Hi! I had a dream about cats last night, so I thought that I would talk about them today. I’ve been inundated with cat posts online and just reminders all the time about cats. And it makes me happy and sad at the same time.
Well, I miss my cat Leo very much. I had to put him to sleep in June, and it’s been a rough several months without him. He had liver disease. He was 17, and I had him for 16 years. I adopted him right after I moved into my first apartment and got my first real-world job.
Well, I am very conflicted about whether I should get another cat. First off, I absolutely can’t get one until I get another job. But I don’t know if I will get one then, either. I feel so guilty about how I feel right now. I love cats so much, and I loved Leo with all my heart and soul.

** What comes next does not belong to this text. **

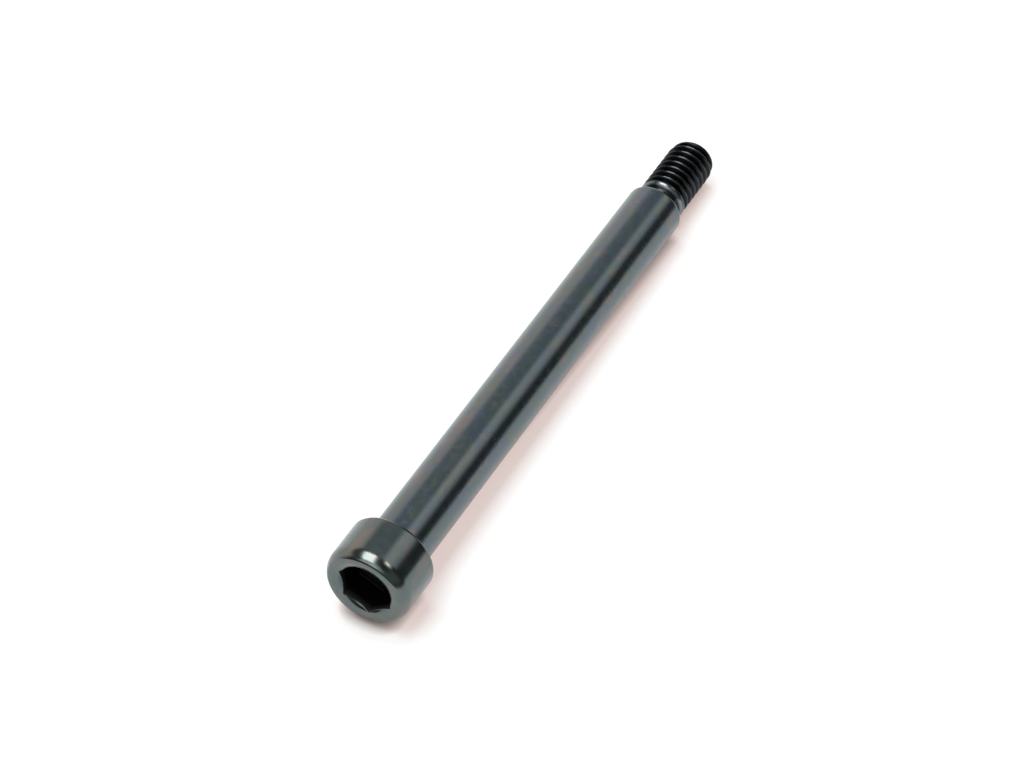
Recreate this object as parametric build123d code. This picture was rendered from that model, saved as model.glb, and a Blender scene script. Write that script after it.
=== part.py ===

But I feel so guilty because I am enjoying not having a cat. I hate feeling that way. I am not glad he’s gone at all, of course, but it sure sounds like I am. I don’t have to buy food, clean a litterbox, clean up vomit, wake up to meowing at 3 a.m., clean up fur off everything, etc. I don’t miss that stuff. And I don’t know if I want to deal with all that again. Plus, I’d have to train a new kitty. Leo was trained to not vomit on the bed, to not get on the kitchen counters, to not climb shelves. He knew the word “no.” He also was declawed — he was like that when I adopted him; I don’t support declawing — and I’d have to get used to a clawed cat. I’d have to start all over with a new kitty. I don’t know if I have the patience for that anymore.
But then I think about the other stuff. The companionship. The laughter. The adorableness. The boopable belly. The looks he would give me. The sweet kitty meows. Attack Kitty Mode. And I miss all that more than I can even describe. I mean, look at those photos!
So, I’m conflicted. I think that my current plan is to not go looking for a cat to adopt, but if one pops up, maybe I’ll adopt that one. I supposed if I’m meant to have another cat, this is how it will happen. But I think I’m OK with the fact that I may never get another cat. Maybe one day, after the pandemic, I will get my “kitty fix” by volunteering at a no-kill shelter or something.